EXPERIMENTAL STUDY OF CONDENSATION OF WATER ON POLYDIMETHYLSILOXANE-COATED COPPER SURFACES

Abstract

Modification of surfaces to enable dropwise condensation (DWC) is a promising approach for achieving high condensation rates. In this work, we present an experimental study on condensation of water on copper surfaces coated with an ultrathin, 5-10 nm thick polydimethylsiloxane (PDMS) layer. This hydrophobic coating possesses a very low thermal resistance, which in combination with copper substrate enables achieving high condensation rates in heat transfer applications.
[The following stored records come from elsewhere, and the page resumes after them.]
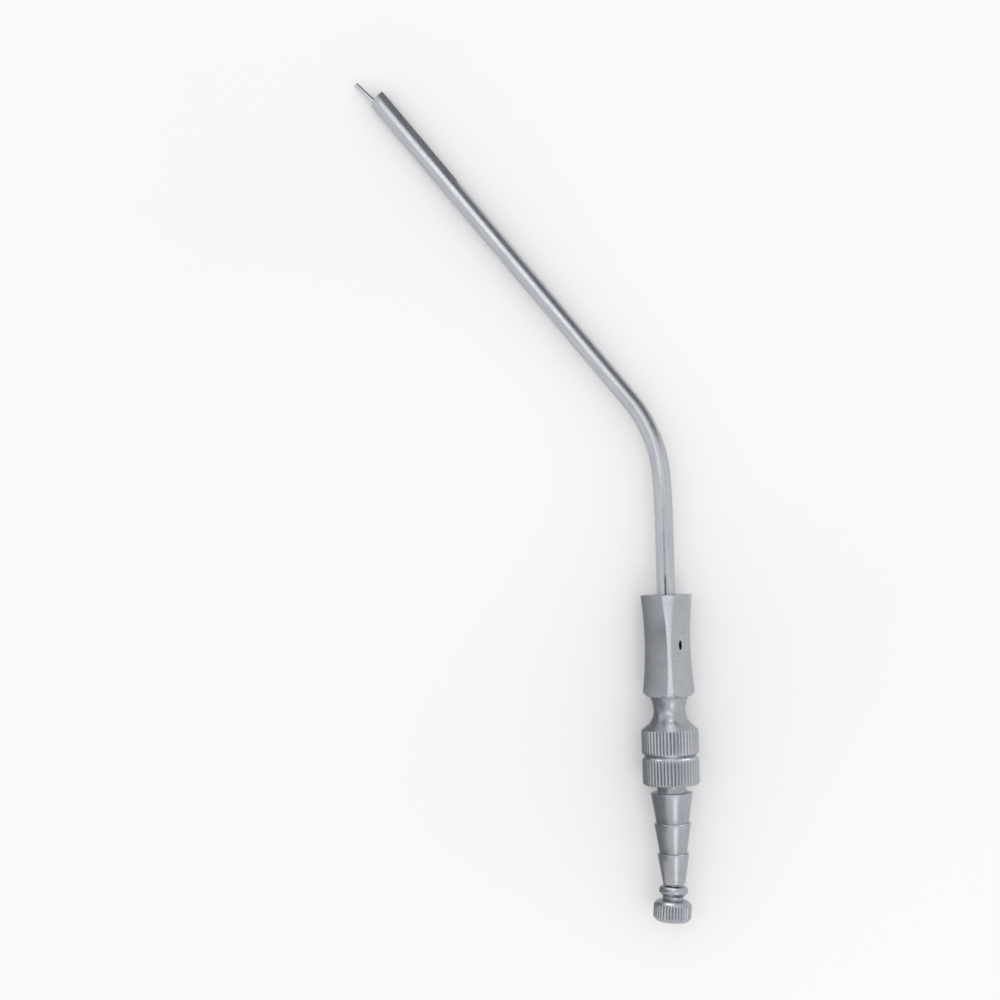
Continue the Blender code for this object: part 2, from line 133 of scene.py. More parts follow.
tube = {
    "length": 130.0,          # working length past the grip, along the centre line
    "radius": 2.0,            # a 12 French tube
    "bore": 1.7,
    "depth": 8.0,             # soldered this deep into the grip
    "endSlant": 12.0,         # the open end is cut a little aslant
    "rim": 0.07,              # rounding of the wall's corners
    "footRun": 1.0,           # the wall's first and last rows lie this far from the ends
    "endRun": 1.5,
    "straight": 15.0,         # from the grip to the gentle curve that leads into the bend
    "leadInRadius": 200.0,
    "leadInAngle": 3.0,
    "leadInSteps": 6,
    "bendRadius": 30.0,
    "bendAngle": 35.4,
    "bendSteps": 44,
    "sides": 96,
    "sharp": 40.0,
}


def centreLine(s):
    # Place and heading of the tube's centre line, s past the grip's top face
    x, z, heading = 0.0, min(s, tube["straight"]), 0.0
    left = s - z
    bends = ((tube["leadInRadius"], tube["leadInAngle"]), (tube["bendRadius"], tube["bendAngle"]))
    for radius, angle in bends:
        turn = min(left / radius, math.radians(angle))
        x += radius * (math.cos(heading + turn) - math.cos(heading))
        z += radius * (math.sin(heading + turn) - math.sin(heading))
        heading += turn
        left -= radius * turn
    return x - left * math.sin(heading), z + left * math.cos(heading), heading


def bendStations():
    leadIn = tube["leadInRadius"] * math.radians(tube["leadInAngle"])
    bend = tube["bendRadius"] * math.radians(tube["bendAngle"])
    start = tube["straight"] + leadIn
    leading = spread(tube["straight"], start, tube["leadInSteps"])[:-1]
    return leading + spread(start, start + bend, tube["bendSteps"])


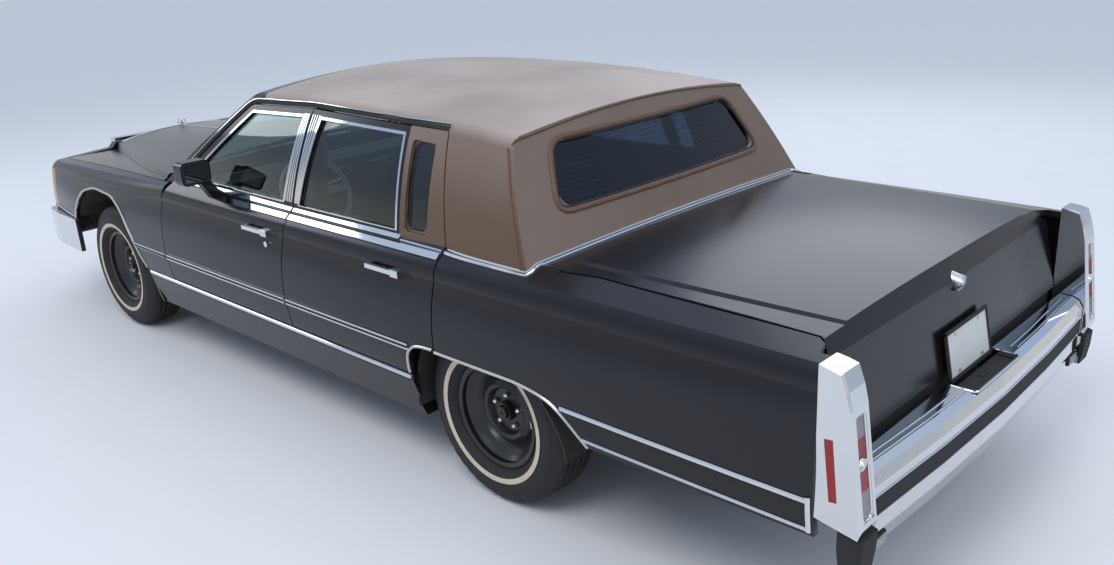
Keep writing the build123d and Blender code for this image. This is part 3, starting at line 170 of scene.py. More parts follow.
class NodeSheet:
    """A material's node tree with short ways to add and join nodes."""

    def __init__(self, name: str) -> None:
        """Start an empty material with one main shader.

        Args:
            name: The material's name.
        """
        self.material = bpy.data.materials.new(name)
        self.material.use_nodes = True
        self.tree = self.material.node_tree
        self.shader = self.tree.nodes["Principled BSDF"]

    def node(self, kind: str, **settings: object) -> bpy.types.Node:
        """Add one node.

        Args:
            kind: The node's type.
            **settings: Its properties.

        Returns:
            The node.
        """
        made = self.tree.nodes.new(kind)
        for key, value in settings.items():
            setattr(made, key, value)
        return made

    def link(self, source: bpy.types.NodeSocket, target: bpy.types.NodeSocket) -> None:
        """Join an output to an input."""
        self.tree.links.new(source, target)

    def feed(self, target: bpy.types.NodeSocket, value: object) -> None:
        """Set an input from a socket, a number or a colour.

        Args:
            target: The input.
            value: A socket to link, or a plain value.
        """
        if isinstance(value, bpy.types.NodeSocket):
            self.link(value, target)
        elif isinstance(value, tuple):
            target.default_value = (*value, 1.0) if len(target.default_value) == 4 else value
        else:
            target.default_value = value

    def noise(self, place: bpy.types.NodeSocket, scale: float, detail: float) -> bpy.types.NodeSocket:
        """Make a cloudy value at a scale in cycles per metre."""
        cloud = self.node("ShaderNodeTexNoise")
        cloud.inputs["Scale"].default_value = scale
        cloud.inputs["Detail"].default_value = detail
        self.link(place, cloud.inputs["Vector"])
        return cloud.outputs["Fac"]

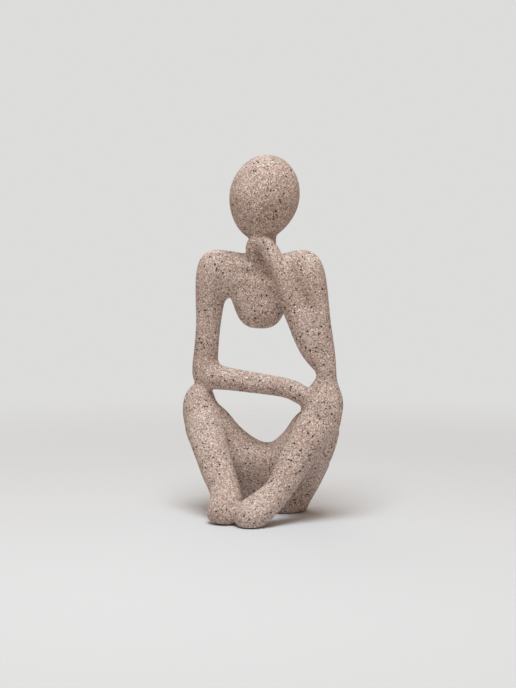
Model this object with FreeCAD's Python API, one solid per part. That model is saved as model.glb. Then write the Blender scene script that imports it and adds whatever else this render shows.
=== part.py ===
import FreeCAD, Part

import math
import os

# A seated thinker figure of cast sandstone resin, in millimetres.
# X runs to the figure's left, Y to its back and Z up. The origin is on the
# surface that the figure sits on, in the middle of its width and depth.
# The figure is cast in seven pieces, which dowels and bent wires hold together.

# Pads in shallow pockets under the seat and the feet
pad_thickness = 1.2
pad_proud = 0.4
pad_share = 0.84

# Seat and thighs
seat_back = 30.5
seat_width = 55.0
seat_depth = 38.0
hip_width = 95.0
hip_up = 33.0
lap_back = 20.0
lap_up = 34.0
lap_thickness = 35.0
thigh_out = 49.0
thigh_thickness = 40.5
thigh_depth = 31.0

# Knees, shins and feet
right_knee_out = 47.4
left_knee_out = 49.2
knee_back = 6.0
knee_up = 76.5
knee_thickness = 29.0
knee_rise = 15.0
shin_thickness = 24.6
right_shin_bow = 3.6
right_ankle_out = 8.0
left_ankle_out = 24.3
ankle_front = 26.5
ankle_up = 17.0
foot_width = 25.0
foot_height = 20.6
foot_up = 5.2
right_toe_out = 10.2
right_toe_front = 41.0
left_toe_out = 8.6
left_toe_front = 44.0

# Upper arms, each from the torso's edge to the elbow
upper_arm_thickness = 18.0
right_arm_out = 40.0
left_arm_out = 45.0
arm_top_up = 150.0
elbow_back = 7.5

# Right arm, whose elbow stands on the right knee and whose hand lies on the left one
right_elbow_out = 44.6
right_elbow_rise = 25.5
elbow_turn = 5.0
elbow_inset = 1.1
right_forearm_thickness = 14.6
right_wrist_in = 25.2
right_wrist_front = 6.5
right_wrist_rise = 20.0
right_hand_in = 9.9
right_hand_front = 6.0
right_hand_rise = 13.0
right_hand_arch = 1.2

# Left arm, which narrows to a waist above the left knee and folds up to the chin
left_elbow_out = 51.3
left_elbow_rise = 37.5
waist_out = 52.8
waist_rise = 28.0
waist_thickness = 14.6
left_forearm_thickness = 16.6
left_wrist_thickness = 13.2
forearm_middle_out = 30.4
forearm_middle_front = 1.7
forearm_middle_up = 153.0
forearm_turn_out = 23.0
forearm_turn_front = 4.6
forearm_turn_up = 177.5
left_wrist_out = 12.3
left_wrist_front = 5.4
left_wrist_drop = 4.2
knuckle_out = 6.2
hand_thickness = 11.0
hand_out = 0.6
hand_front = 1.0
hand_drop = 11.5

# Shoulders, chest and neck
middle_out = 1.0
shoulder_back = 6.0
shoulder_out = 33.4
shoulder_up = 177.5
shoulder_height = 38.0
shoulder_depth = 25.5
shoulder_dip_height = 33.0
chest_width = 52.0
chest_depth = 25.0
chest_up = 186.0
chest_length = 43.0
chest_lean = 2.0
neck_thickness = 19.5
neck_root_width = 33.0
neck_root_back = 8.0
neck_root_up = 179.5

# Head
head_diameter = 51.0
head_top = 30.5
head_bottom = 32.5
head_out = 3.9
head_back = 7.0
head_rise = 57.5
head_tilt_degrees = 11.0
head_nod_degrees = 8.0

# Steel dowels and reinforcing wires, set in adhesive
dowel_diameter = 4.0
neck_dowel_diameter = 6.0
dowel_chamfer = 0.5
wire_diameter = 3.0
wire_bend_radius = 12.0
wire_anchor = 18.0
glue_gap = 0.1
end_gap = 0.8

overrun = 150.0

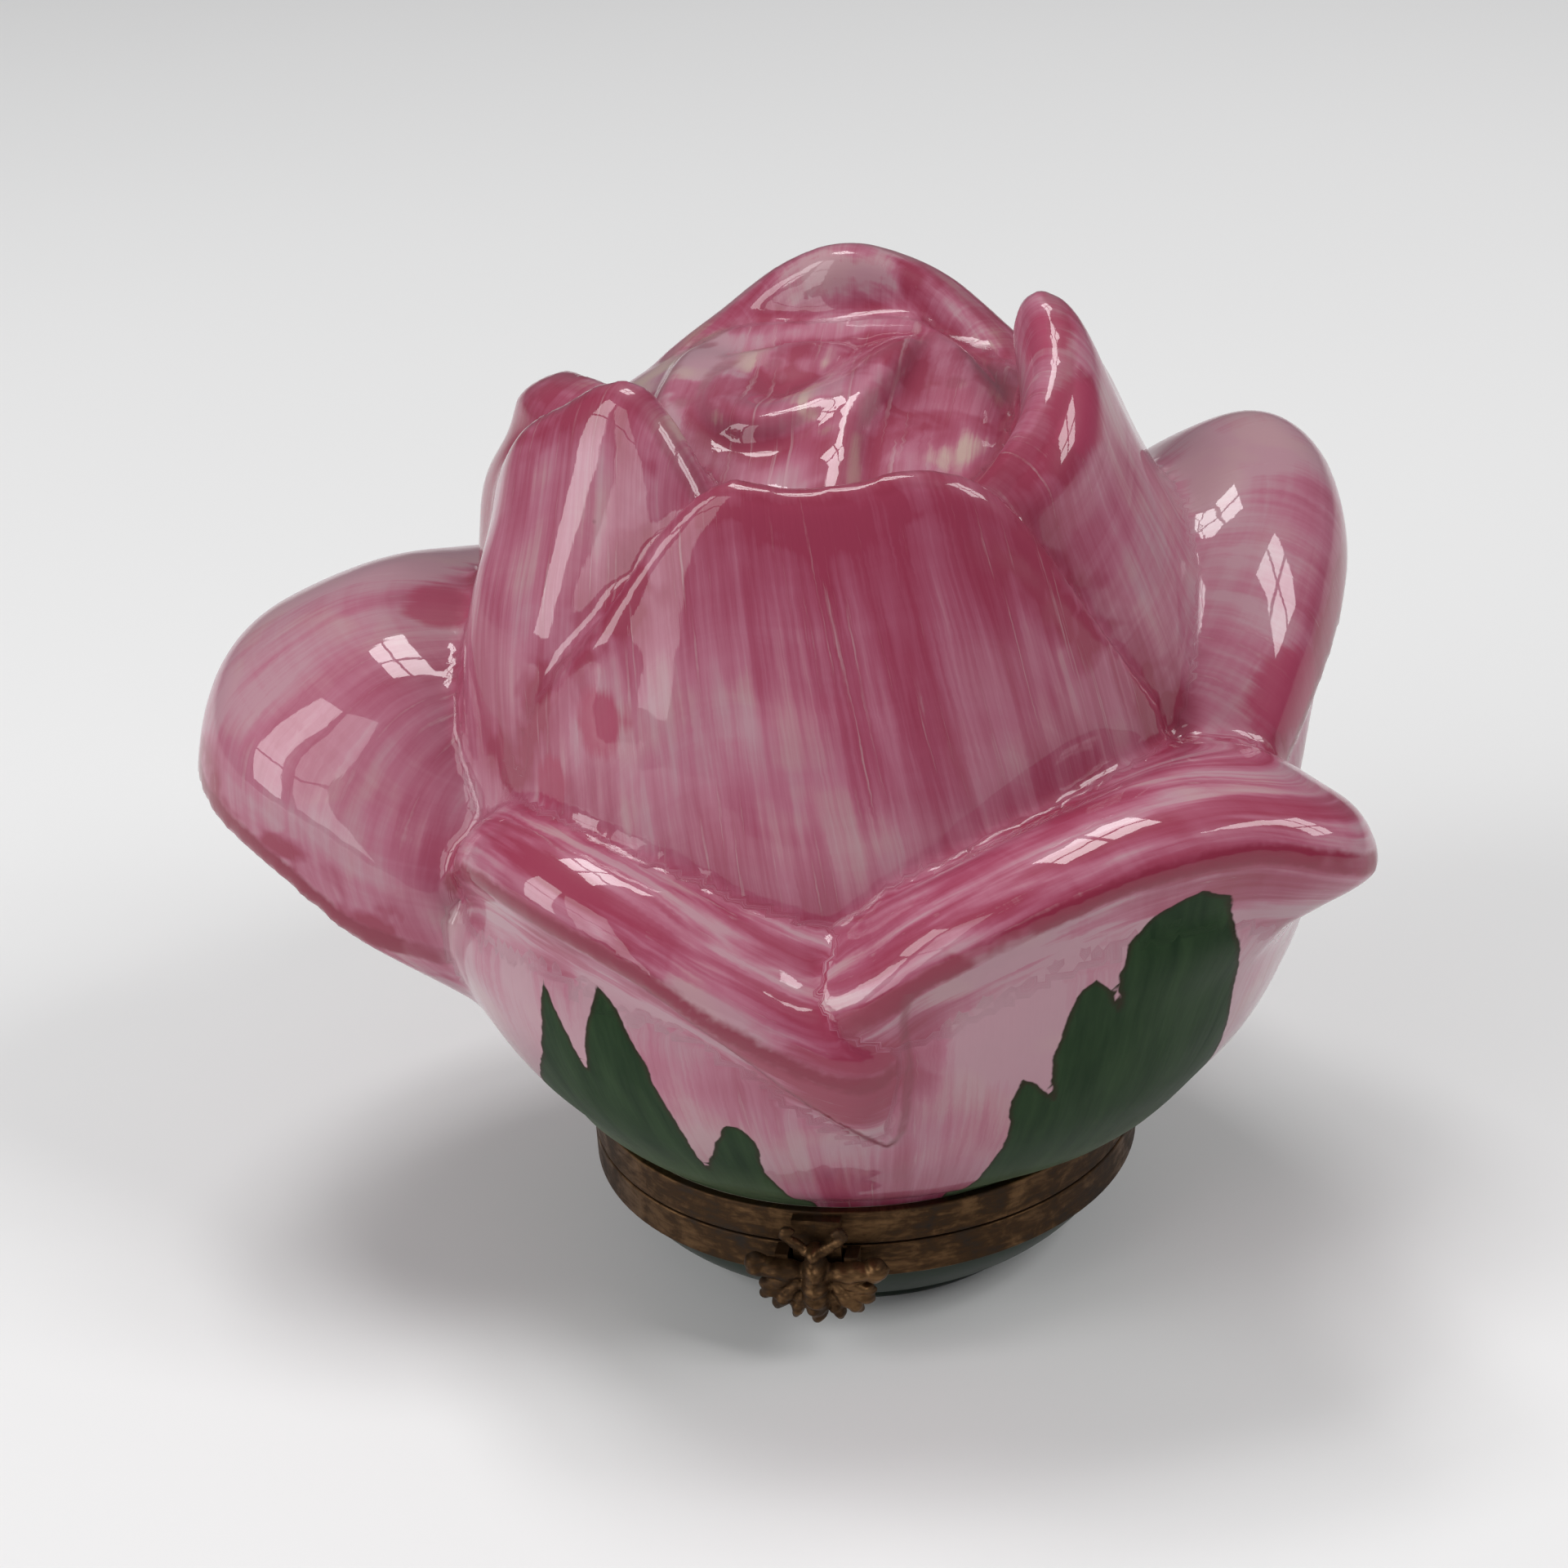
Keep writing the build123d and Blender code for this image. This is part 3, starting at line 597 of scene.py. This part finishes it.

The PDMS-coated copper substrates have been fabricated with a newly developed method, which involves turning, sanding, polishing, oxidation, and polymer coating steps. The measured static contact angle was 110° ± 1°, and the contact angle hysteresis was 2°. The achieved very low hysteresis is advantageous for promoting DWC. The surface showed no aging effects during 100 repetitions of advancing and receding contact angle (ARCA) measurements. Condensation heat transfer on uncoated and PDMS-coated copper surfaces surfaces has been studied experimentally in a saturated water vapor atmosphere at 60°C. An enhancement factor for heat flux and heat transfer coefficient of up to 1.6 was found on PDMS-coated copper surfaces compared to uncoated surfaces, which decreased to 1.1 on the second and third day of condensation operation. Images of the condensation surface were recorded while conducting condensation experiments and post processed to evaluate drop departure diameter and frequency of drop sweeping events. It has been shown that the behavior of the heat transfer coefficient correlates with the frequency of the sweeping events.